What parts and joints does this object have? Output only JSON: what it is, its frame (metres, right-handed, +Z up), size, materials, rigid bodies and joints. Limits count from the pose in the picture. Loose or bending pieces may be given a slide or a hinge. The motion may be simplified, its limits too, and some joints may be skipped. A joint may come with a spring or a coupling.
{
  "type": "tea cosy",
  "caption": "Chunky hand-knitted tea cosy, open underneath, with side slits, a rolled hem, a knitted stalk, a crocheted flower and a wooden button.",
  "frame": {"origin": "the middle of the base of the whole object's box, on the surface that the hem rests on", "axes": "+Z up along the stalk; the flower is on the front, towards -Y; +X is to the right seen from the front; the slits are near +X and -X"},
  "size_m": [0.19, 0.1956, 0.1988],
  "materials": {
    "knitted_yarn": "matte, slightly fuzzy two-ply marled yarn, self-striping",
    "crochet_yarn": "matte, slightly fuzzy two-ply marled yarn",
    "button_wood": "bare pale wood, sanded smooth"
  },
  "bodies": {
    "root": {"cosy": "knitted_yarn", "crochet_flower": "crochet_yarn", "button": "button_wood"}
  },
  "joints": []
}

··········

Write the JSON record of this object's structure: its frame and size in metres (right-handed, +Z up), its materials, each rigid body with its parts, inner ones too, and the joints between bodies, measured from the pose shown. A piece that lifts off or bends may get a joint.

··········

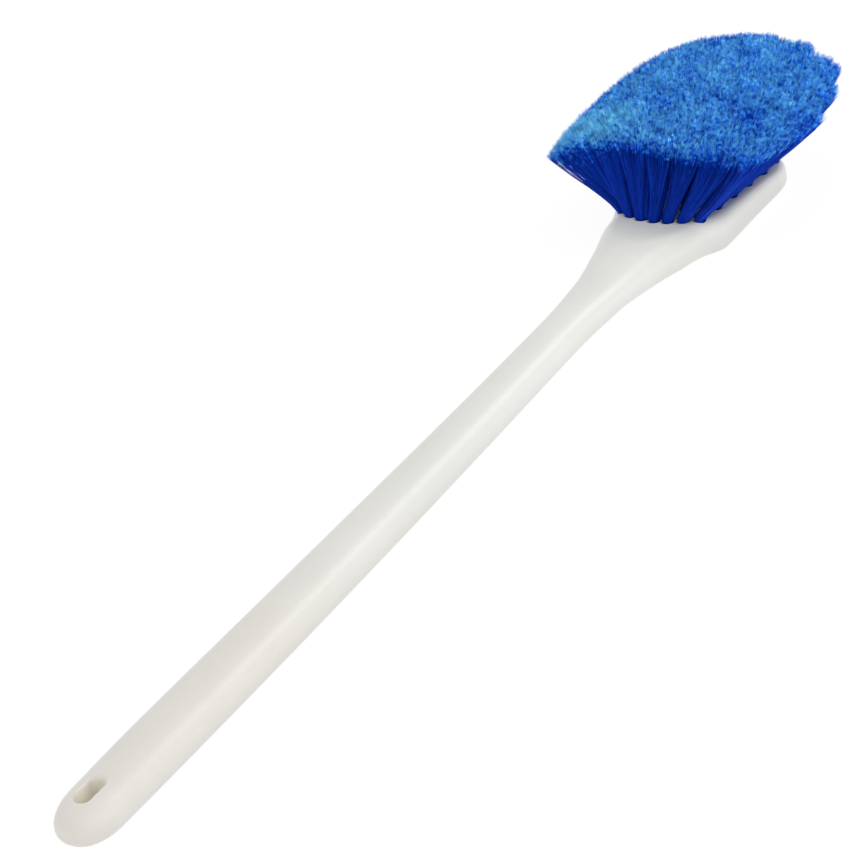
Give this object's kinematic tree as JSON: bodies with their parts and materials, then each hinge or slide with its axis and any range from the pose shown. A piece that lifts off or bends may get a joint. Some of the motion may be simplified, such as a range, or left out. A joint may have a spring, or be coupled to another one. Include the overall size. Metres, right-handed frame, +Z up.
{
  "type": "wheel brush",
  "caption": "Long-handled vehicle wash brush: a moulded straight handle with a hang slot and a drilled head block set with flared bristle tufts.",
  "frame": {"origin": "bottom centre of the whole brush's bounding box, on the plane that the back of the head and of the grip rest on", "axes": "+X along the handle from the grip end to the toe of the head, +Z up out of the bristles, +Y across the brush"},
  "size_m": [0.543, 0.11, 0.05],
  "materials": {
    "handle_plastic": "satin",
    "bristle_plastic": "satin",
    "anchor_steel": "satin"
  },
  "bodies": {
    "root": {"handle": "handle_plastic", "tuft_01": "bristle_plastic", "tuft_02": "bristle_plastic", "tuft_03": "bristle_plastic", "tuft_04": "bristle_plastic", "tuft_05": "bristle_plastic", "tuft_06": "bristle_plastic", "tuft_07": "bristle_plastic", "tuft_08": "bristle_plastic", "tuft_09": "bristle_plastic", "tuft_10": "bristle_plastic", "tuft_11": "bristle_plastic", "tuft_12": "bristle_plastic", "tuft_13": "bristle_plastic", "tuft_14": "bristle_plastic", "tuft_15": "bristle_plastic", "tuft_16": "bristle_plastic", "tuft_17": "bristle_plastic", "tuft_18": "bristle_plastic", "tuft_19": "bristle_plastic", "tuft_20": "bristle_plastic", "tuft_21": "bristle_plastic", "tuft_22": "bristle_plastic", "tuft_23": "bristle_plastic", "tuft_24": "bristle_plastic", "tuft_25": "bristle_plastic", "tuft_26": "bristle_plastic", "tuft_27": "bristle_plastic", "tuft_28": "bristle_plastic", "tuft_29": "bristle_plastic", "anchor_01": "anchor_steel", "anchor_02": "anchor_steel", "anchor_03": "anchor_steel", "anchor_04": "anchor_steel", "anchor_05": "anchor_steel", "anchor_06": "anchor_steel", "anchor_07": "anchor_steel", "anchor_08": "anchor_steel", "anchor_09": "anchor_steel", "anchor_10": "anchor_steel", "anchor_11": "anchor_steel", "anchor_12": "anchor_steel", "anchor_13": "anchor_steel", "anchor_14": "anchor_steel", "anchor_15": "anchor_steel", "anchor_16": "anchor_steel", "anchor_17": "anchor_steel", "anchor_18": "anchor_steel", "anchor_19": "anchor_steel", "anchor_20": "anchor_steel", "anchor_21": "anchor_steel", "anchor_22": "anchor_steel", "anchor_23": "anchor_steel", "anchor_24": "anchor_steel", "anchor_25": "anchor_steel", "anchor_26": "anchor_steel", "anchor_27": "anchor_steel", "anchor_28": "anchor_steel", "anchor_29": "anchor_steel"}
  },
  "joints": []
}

··········

Provide the number of lines in these entries that hold the word "each", without any accompanying text.

2